Ontario’s latest plan to tackle higher energy bills misses the point entirely.
Ontario’s Ministry of Energy is doing everything it can to try and tame soaring energy costs – except, of course, ending the lucrative renewable energy contracts that are the main culprit in higher electricity bills for ratepayers.
This week Energy Minister Bob Chiarelli announced that the province would be ending the unpopular Debt Retirement Charge (DRC) currently paid by all ratepayers in the province. The province estimates that getting rid of the DRC will knock about $5.60 a month off the average household electricity bill.
Yet, in the same announcement, the government says it is “working with the Ontario Energy Board” in developing another program to help the province’s low income families deal with higher energy bills. That’s because, while the government will be ending the DRC at the end of 2015, it will also be ending the Ontario Clean Energy Benefit, which offers a 10% discount on all electricity bills in the province.
The Ontario Clean Energy Benefit was put in place in 2010 to “help Ontarians with the costs of turning on more clean power” and reduces the bill for the average household by about $15 per month. When that program ends, ratepayers will be stuck with bills that are, on average, more than $9 higher – as the $5.60 gained from no longer paying the DRC each month is more than offset by the $15 increase as a result of the expiry of the Clean Energy Benefit.
Chiarelli and the Ontario government are missing the point. The market price of power on the province’s electricity market has been falling consistently in recent years – a result of weaker demand in the wake of the last recession, less industrial output and greater conservation. But consumers haven’t benefited from that drop because that falling price of power is being more than offset by the Global Adjustment, which is a charge that appears each month on their electricity bills.
The Global Adjustment is added to the basic price of power that consumers pay and is calculated by the difference between what the province has promised to pay power producers for their output and the market price of that power on the electricity market. In recent years, as the market price of power has fallen, the Global Adjustment has increased in order to make up the difference between that lower price of power and the price promised via energy contracts to power producers – many of them for renewable energy projects, including nuclear power.
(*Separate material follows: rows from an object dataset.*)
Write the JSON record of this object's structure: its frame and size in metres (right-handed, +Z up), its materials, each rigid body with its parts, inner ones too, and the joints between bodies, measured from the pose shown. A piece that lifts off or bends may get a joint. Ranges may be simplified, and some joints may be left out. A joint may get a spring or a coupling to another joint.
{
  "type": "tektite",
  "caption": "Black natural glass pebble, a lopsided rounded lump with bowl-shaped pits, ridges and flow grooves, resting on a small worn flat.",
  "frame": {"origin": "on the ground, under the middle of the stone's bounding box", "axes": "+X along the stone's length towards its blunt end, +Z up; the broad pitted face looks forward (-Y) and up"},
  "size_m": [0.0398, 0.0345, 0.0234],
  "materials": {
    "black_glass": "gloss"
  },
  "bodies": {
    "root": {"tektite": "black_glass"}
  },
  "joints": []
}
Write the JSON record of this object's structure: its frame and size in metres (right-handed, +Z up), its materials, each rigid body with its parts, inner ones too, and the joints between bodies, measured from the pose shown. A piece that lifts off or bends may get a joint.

The Global Adjustment used to be a negligible part of energy bills, but last year was more than twice the actual cost of electricity – accounting for about a third of a consumer’s total bill. Part of this tax goes to solar and wind producers who receive at times around 15 and 5 times, respectively, the market rate for their output – regardless of whether there is any demand for that power. The Global Adjustment ensures that consumers haven’t realized any of the benefits of a falling price of power, as they need to pay each month for the province’s decision to offer electricity producers high rates for their output.
Recent data from the Ontario Energy Board showed that the cost of electricity from renewable energy producers – or what they are promised via energy contracts signed by the province – will be $3.4 billion over the next 12 months, while the value of that power on the open electricity market is $400 million. Overall, renewable energy producers (wind, solar and bio energy) provide 10% of the total supply of electricity, yet receive 31% of the amount that ratepayers are charged in the form of the Global Adjustment.
In the end, the province’s move to offer a break on electricity bills to low income households misses the point. The actual cost of power has been falling, but the province’s decision to offer rich contracts to renewable and other energy producers has increased the total bill for consumers. The province has failed to address that issue.
Brady Yauch is an economist at Consumer Policy Institute.